Residents expressed concerns at recent meetings, specifically about parking on Lakeside Drive and whether the township had an ordinance similar to Middletown that regulated how many unrelated individuals could live in a single-family dwelling. A Woodridge development resident said the developer was advertising to college students after reportedly telling the president of the homeowners’ association otherwise.

Cagle said he understood complaints from the resident and concerns about parking.

“I don’t believe it’s right to punish the students for what the renting agency did or what the development agency did,” he said.

Students bring a lot to the area, including spending money at businesses and community service, and while the township may lose out on tax revenue because the university is tax exempt, Cagle argued that the local economy benefited from student spending.

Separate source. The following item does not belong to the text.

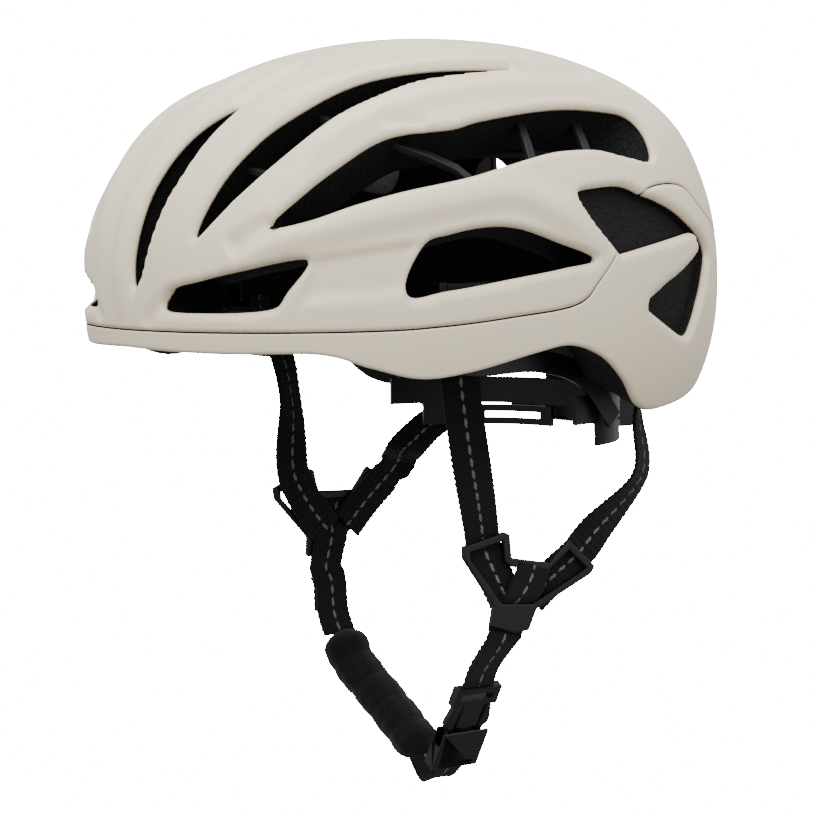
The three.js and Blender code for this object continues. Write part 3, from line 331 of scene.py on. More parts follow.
def relax(bm, index_layer, turn, rise, fixed, vent_tree):
    """Evens out the vertices beside an edge, so that its faces aren't pinched."""
    kept = np.array([v[index_layer] for v in bm.verts])
    close = gaps(vent_tree, form(turn[kept], rise[kept])) < RELAX_NEAR
    movable = {int(s) for s, c in zip(kept, close) if c and int(s) not in fixed}
    border = {v[index_layer] for v in bm.verts if v.is_boundary}
    beside = {v[index_layer]: [e.other_vert(v)[index_layer] for e in v.link_edges]
              for v in bm.verts if v[index_layer] in movable - border}
    for _ in range(RELAX_ROUNDS):
        moved = {s: (np.mean(turn[o]), np.mean(rise[o])) for s, o in beside.items()}
        for s, (t, r) in moved.items():
            turn[s], rise[s] = t, r


def seat_on_form(bm, index_layer, turn, rise, vent_tree):
    """Bends the flat grid onto the form, and hands back which way is out at each vertex."""
    kept = np.array([v[index_layer] for v in bm.verts])
    t, r = turn[kept], rise[kept]
    flat = form(t, r)
    edges = (vent_tree, LIP), (seam_tree, SEAM_LIP), (rim_tree, LIP)
    sunk = np.maximum.reduce([rolled(gaps(tree, flat), lip) for tree, lip in edges])
    normal = form_normal(t, r)
    place = flat + normal * (relief(t, r) - sunk)[:, None]
    for v, p, n in zip(bm.verts, place, normal):
        v.co = Vector(p) * MM
        v.normal = n
    return {int(s): Vector(n) for s, n in zip(kept, normal)}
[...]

Cagle said Middletown’s ordinance that forbids more than two unrelated people from living in a single-family dwelling is “limiting students from achieving affordable housing” and “creating a huge issue for growth at Penn State Harrisburg.” He said he is working with the borough and that he hopes officials are open to changing the ordinance.

“I don’t want to see the same ordinance be implemented here, and us as students have a two-front war of basically being persecuted. It feels like it’s being a bad thing to be a student now,” Cagle said.

Cagle said he represented a “very, very large” constituency in the township. Housing insecurity is a problem for students and, according to Cagle, the average freshman student pays about $1,500 a month for on-campus housing.

“That’s larger than some of your mortgages,” he said.

Food insecurity is also an issue, which he said is in part because of the high cost of living on campus. Students look to live off campus because it’s “much, much cheaper,” and one Middletown landlord told Cagle that they were charging $825 a month including utilities, which could be split among three people.

After parking concerns were raised at the April 17 meeting, Police Chief Jeff Vargo said he encountered a similar parking issue when he worked for the Susquehanna Township police. Residents were issued permits and it became a “non-issue.”

Parking permits aren’t ideal, Cagle said.

“We’re Americans. We have a right to live free, and we have a right to live together if we like. I believe that that right should be protected by this council. I don’t believe that right has been protected by Middletown,” he said.